Ben Robbins makes what I think of as meta RPGs, games that use characters and stories to investigate the concepts behind characters and stories. Microscope was his first RPG and it is an unusual one: It is a collaborative, GM-less, zero prep, non-linear game about exploring the history of a fictional society. Sounds simple right? But it is!

In a nutshell: the players decide what the game is about and set the start and end points, say, the rise and fall of a glorious king. The point at which he earns the throne might be our start and his death would be a natural end. Everything between is our play field.
Players take turns setting a focus for exploration. Everyone’s additions to the timeline that round touch on that theme. A player might focus on the betrayal of the king’s greatest champion and create a period called “Sir Spearsome’s Madness” and flesh it out with an event about Spearsome murdering some folks. The next player might decide to leap ahead on the timeline to create an event how Spearsome’s madness effects the kingdom, or slide back in the timeline to reveal the prophecy that foretold all this, or drill further down in the first player’s event to roleplay a scene that answers a specific question about betrayal (did love drive Spearsome mad?). Once everyone has added something to the timeline, the next player chooses a new focus on absolutely anything. The only rule is that facts established on the timeline can’t be contradicted.

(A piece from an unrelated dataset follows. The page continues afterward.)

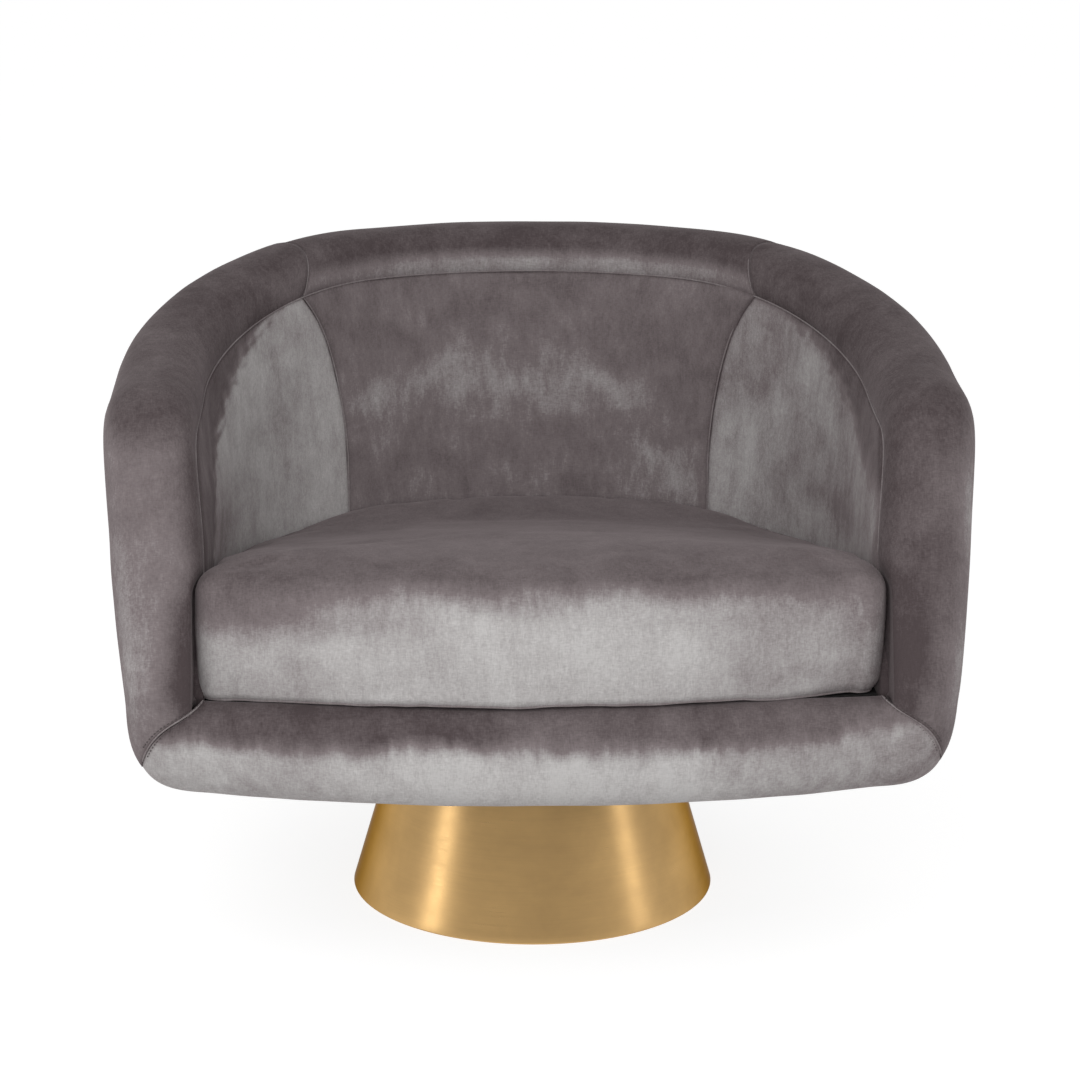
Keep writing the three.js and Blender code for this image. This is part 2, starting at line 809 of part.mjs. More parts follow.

Play can conceivably continue forever. Players narrate the events on the timeline, and record the details on index cards, allowing players to neatly stack and store them for future play.
Microscope is a game that takes on massively complicated concepts like time and history and provides elegant rules for navigating them in a way that is thought provoking and fun. My wonderment at this game is twofold: that the mechanics are as simple and versatile as they are, and that they can give way to stories that surprise everyone at that table. This one is a classic, gang.